DATA FOR PROCESSING:
****************

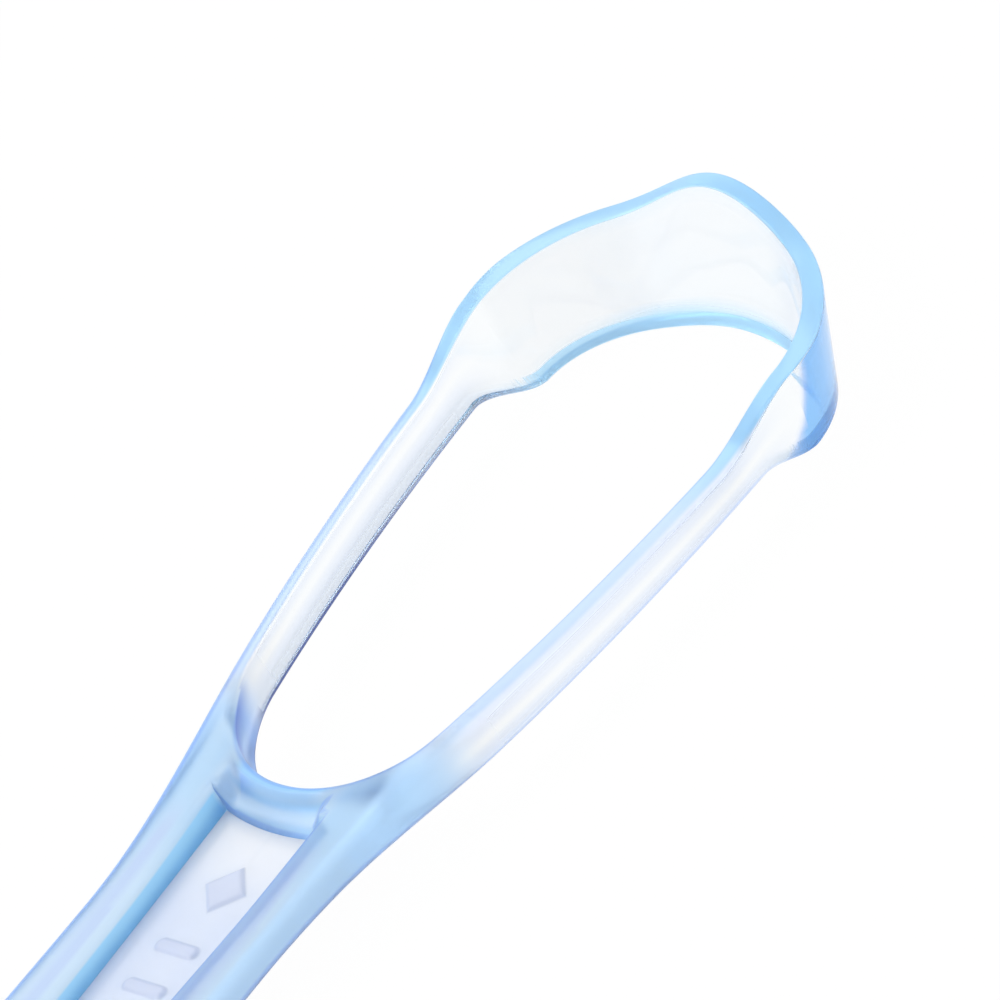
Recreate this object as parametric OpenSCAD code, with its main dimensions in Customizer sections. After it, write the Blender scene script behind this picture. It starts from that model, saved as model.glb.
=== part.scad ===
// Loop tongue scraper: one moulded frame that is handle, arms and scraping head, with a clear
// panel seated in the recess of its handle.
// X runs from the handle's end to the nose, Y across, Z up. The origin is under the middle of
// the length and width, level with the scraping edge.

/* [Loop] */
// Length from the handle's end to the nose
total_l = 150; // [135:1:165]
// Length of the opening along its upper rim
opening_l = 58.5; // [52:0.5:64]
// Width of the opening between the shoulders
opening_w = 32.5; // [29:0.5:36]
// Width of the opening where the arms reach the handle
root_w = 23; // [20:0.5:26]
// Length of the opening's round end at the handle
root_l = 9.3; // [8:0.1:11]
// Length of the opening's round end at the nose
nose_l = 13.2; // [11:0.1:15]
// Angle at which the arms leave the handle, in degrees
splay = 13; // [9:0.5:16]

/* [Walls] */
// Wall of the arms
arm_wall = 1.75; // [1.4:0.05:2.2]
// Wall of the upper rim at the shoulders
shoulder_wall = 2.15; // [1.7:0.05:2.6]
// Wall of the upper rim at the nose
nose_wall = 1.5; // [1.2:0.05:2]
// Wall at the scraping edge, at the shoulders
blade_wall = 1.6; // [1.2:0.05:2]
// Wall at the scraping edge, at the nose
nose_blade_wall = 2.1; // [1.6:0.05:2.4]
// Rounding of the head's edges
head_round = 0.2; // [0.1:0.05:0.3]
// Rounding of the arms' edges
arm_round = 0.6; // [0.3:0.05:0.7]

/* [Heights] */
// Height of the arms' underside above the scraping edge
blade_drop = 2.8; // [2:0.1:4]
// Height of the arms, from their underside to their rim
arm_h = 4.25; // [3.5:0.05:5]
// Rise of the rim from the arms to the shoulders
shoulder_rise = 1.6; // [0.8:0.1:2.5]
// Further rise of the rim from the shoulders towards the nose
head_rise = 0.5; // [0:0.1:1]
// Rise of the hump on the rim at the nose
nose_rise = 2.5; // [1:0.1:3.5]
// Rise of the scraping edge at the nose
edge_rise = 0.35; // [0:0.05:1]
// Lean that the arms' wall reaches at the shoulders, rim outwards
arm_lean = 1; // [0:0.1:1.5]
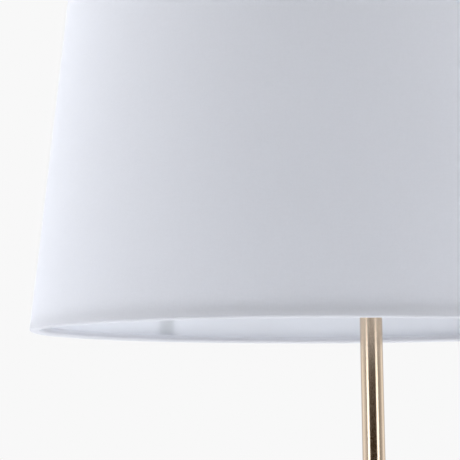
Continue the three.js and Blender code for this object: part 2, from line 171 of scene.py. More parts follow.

****************

Using the material above, report each line where "that" occurs.

COMPLETE ANSWER:
Recreate this object as parametric OpenSCAD code, with its main dimensions in Customizer sections. After it, write the Blender scene script behind this picture. It starts from that model, saved as model.glb.
// Loop tongue scraper: one moulded frame that is handle, arms and scraping head, with a clear
// Lean that the arms' wall reaches at the shoulders, rim outwards